** DIRECTIVE **
Quote exactly the lines spanning from the top of the data below to the line that contains "one node material.", including both.

** DATA TO USE **
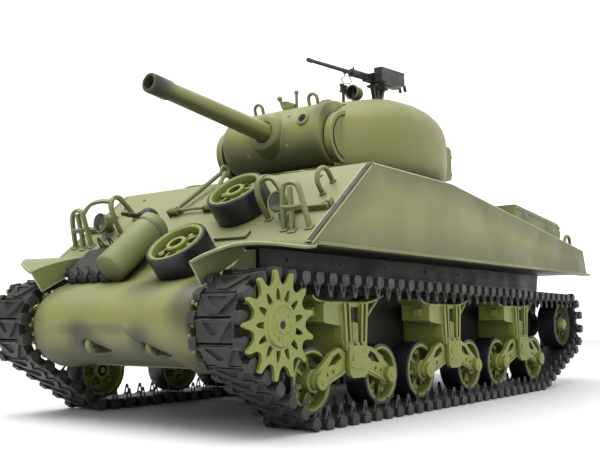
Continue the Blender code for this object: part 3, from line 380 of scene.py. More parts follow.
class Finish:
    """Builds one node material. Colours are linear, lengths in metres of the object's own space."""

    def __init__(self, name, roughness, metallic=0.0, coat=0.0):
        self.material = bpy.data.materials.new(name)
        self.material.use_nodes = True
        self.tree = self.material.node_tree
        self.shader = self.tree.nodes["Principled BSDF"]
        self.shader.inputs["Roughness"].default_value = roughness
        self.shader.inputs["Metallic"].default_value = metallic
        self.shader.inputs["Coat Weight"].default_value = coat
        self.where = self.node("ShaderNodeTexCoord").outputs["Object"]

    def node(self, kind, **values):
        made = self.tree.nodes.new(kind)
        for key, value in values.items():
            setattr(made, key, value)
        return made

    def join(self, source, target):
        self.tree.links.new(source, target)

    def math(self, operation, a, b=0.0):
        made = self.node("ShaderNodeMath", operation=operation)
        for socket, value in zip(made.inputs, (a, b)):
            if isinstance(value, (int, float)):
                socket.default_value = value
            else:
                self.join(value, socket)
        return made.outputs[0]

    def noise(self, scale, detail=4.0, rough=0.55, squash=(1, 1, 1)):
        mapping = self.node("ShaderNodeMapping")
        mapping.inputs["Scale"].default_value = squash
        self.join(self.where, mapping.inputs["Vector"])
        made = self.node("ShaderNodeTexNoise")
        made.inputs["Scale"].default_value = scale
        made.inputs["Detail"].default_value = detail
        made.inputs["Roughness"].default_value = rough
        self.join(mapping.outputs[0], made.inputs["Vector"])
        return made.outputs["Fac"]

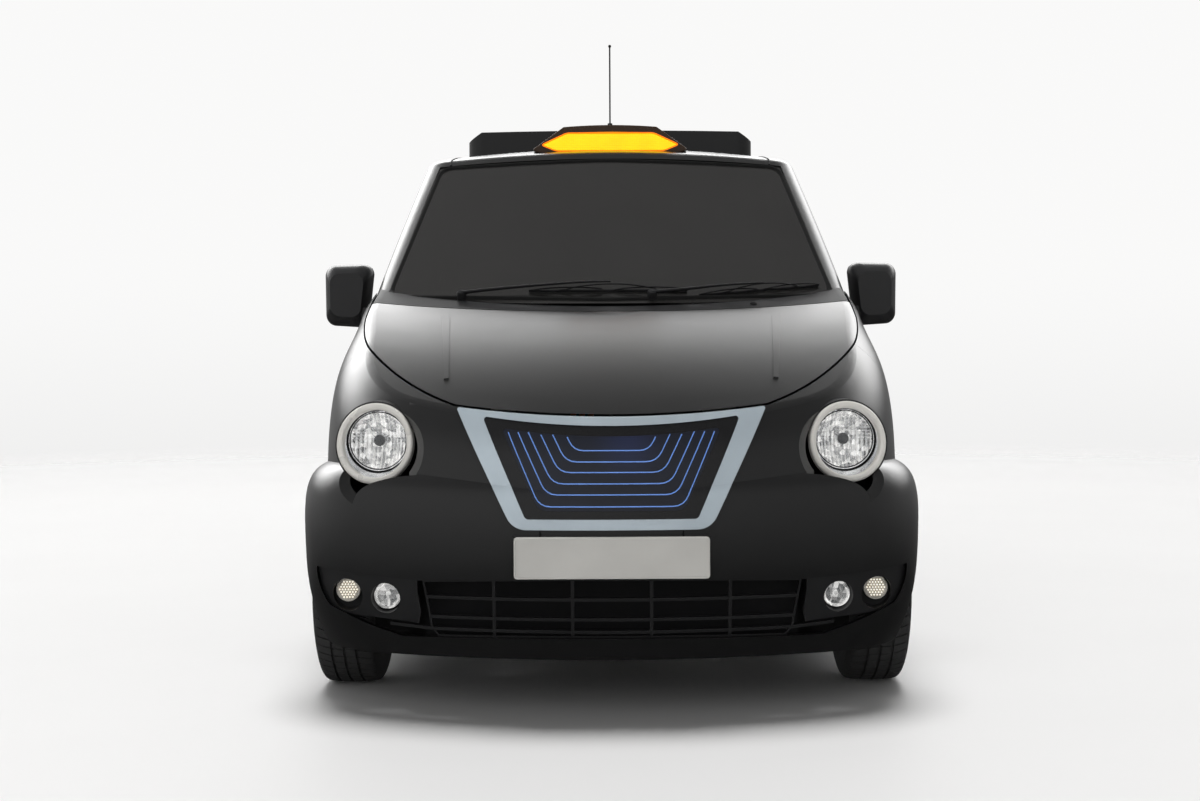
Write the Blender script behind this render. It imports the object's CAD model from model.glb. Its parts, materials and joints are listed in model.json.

** SOLUTION TO THIS EXERCISE **
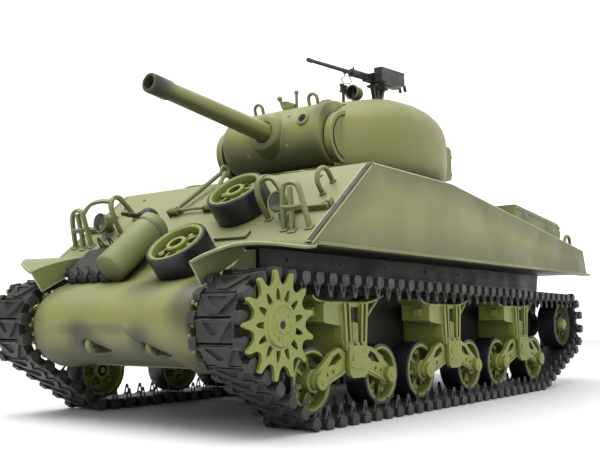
Continue the Blender code for this object: part 3, from line 380 of scene.py. More parts follow.
class Finish:
    """Builds one node material. Colours are linear, lengths in metres of the object's own space."""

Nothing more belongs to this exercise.